WHAT TO WORK ON: From the entries below, count every line that contains the word "Blender". Please give the number and nothing else.

SUPPLIED INFORMATION:
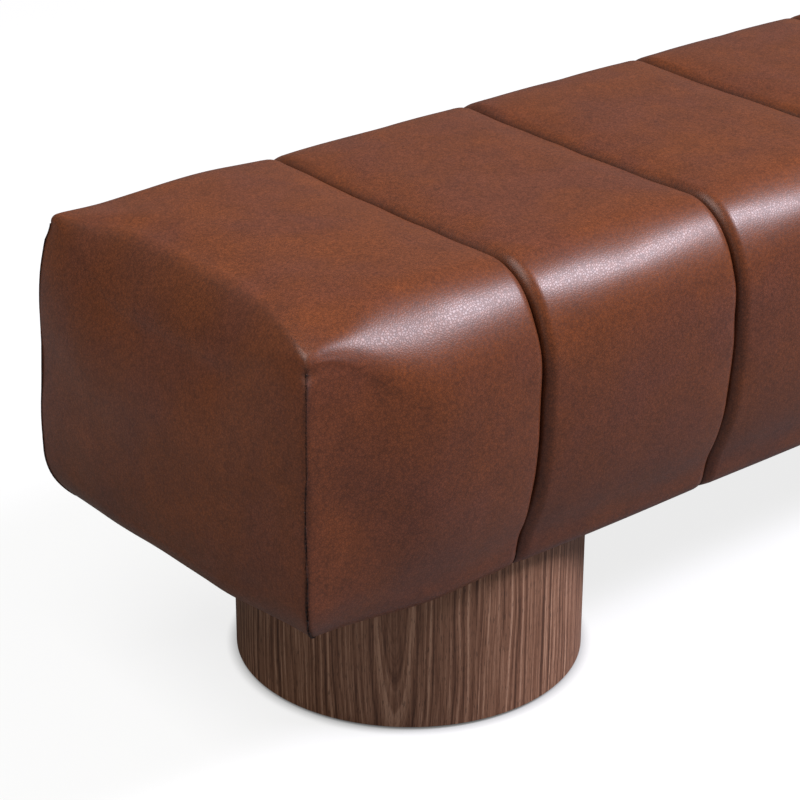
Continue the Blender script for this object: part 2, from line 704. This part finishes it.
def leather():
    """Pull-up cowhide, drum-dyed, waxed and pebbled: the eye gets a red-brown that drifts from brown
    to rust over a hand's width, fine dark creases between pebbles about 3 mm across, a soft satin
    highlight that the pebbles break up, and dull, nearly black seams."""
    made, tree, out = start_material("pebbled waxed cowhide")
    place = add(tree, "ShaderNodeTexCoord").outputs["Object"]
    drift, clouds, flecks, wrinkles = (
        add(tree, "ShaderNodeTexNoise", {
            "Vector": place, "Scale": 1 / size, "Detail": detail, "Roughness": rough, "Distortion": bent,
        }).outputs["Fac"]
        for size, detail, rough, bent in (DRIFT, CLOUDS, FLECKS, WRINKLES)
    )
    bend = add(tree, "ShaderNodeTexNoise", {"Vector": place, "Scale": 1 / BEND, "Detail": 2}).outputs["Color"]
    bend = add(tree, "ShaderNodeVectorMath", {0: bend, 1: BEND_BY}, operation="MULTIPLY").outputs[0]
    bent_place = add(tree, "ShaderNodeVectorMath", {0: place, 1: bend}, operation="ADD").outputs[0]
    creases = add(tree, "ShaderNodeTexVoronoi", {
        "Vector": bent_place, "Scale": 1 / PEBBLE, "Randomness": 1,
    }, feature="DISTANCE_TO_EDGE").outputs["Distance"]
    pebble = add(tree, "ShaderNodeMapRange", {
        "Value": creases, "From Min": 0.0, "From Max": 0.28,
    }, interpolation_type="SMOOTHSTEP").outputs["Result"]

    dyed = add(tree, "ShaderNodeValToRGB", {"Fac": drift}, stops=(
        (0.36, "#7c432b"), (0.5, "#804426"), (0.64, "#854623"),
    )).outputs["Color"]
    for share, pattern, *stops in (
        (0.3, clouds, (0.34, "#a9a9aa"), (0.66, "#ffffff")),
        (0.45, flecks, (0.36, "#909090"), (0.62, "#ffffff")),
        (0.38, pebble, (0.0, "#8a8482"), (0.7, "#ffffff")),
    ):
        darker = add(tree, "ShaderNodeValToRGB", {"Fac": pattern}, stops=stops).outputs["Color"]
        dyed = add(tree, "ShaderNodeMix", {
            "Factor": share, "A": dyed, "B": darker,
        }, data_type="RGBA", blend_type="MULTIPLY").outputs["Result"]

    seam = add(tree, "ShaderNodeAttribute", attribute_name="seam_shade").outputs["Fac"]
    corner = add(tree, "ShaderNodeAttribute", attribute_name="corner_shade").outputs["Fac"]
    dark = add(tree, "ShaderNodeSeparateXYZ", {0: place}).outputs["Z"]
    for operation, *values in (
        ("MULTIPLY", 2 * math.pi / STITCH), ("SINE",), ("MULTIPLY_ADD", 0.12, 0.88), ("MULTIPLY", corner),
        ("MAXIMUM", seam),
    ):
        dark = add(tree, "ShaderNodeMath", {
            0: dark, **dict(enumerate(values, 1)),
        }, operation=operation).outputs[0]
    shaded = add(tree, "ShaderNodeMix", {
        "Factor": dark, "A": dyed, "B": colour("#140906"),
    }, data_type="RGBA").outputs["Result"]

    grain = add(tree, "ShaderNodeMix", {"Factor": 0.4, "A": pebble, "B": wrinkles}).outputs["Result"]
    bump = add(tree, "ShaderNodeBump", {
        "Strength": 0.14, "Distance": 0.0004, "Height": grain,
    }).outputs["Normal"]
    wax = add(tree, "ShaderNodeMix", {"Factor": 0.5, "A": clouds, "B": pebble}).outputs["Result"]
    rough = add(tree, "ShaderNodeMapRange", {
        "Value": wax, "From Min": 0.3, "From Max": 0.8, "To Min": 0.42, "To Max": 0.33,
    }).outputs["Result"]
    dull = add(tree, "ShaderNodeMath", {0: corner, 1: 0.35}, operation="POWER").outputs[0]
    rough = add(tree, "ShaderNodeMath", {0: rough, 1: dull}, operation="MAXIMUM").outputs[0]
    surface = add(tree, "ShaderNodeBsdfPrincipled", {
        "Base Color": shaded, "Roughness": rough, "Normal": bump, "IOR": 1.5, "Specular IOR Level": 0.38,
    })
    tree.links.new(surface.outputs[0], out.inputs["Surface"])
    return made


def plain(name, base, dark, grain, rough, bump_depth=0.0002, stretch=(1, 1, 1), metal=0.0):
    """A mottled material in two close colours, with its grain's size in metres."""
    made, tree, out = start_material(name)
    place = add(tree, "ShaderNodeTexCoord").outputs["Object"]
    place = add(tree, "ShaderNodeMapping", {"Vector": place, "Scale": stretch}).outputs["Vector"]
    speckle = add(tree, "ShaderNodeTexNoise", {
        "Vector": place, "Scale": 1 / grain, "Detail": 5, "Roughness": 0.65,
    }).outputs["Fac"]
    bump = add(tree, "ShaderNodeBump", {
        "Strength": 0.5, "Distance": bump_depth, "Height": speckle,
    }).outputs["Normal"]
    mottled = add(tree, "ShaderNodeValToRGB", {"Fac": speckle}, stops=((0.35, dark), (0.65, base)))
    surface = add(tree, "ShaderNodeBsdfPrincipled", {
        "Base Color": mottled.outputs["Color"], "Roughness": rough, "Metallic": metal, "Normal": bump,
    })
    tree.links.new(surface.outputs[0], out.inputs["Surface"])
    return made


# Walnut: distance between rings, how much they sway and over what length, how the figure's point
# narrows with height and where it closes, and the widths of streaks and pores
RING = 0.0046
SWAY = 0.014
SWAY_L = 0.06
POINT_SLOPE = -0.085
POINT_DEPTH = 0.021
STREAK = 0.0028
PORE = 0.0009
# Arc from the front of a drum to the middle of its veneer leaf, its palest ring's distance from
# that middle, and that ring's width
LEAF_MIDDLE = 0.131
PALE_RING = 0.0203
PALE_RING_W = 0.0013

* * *

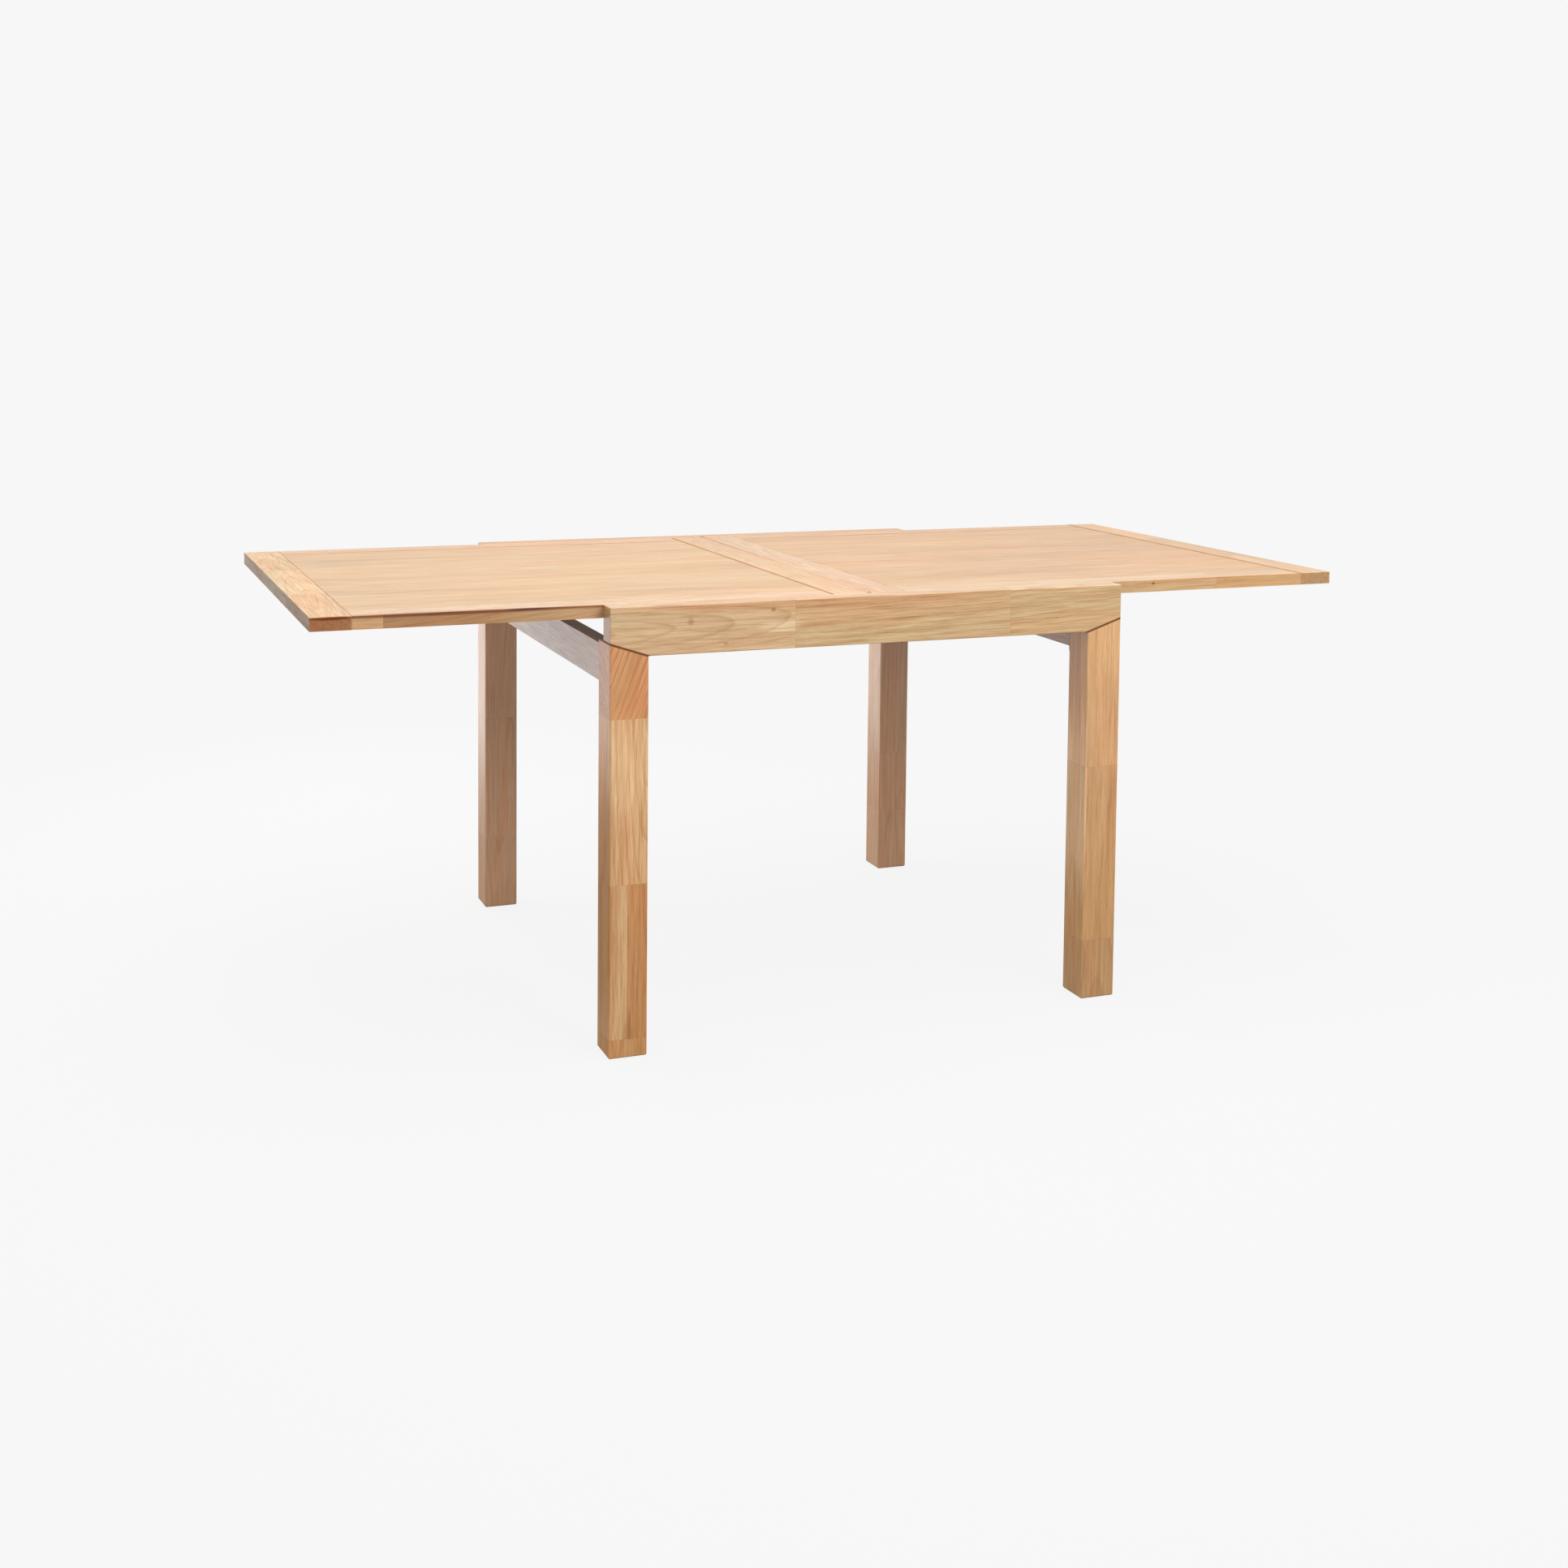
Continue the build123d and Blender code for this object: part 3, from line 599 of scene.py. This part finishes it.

FULL SOLUTION: 2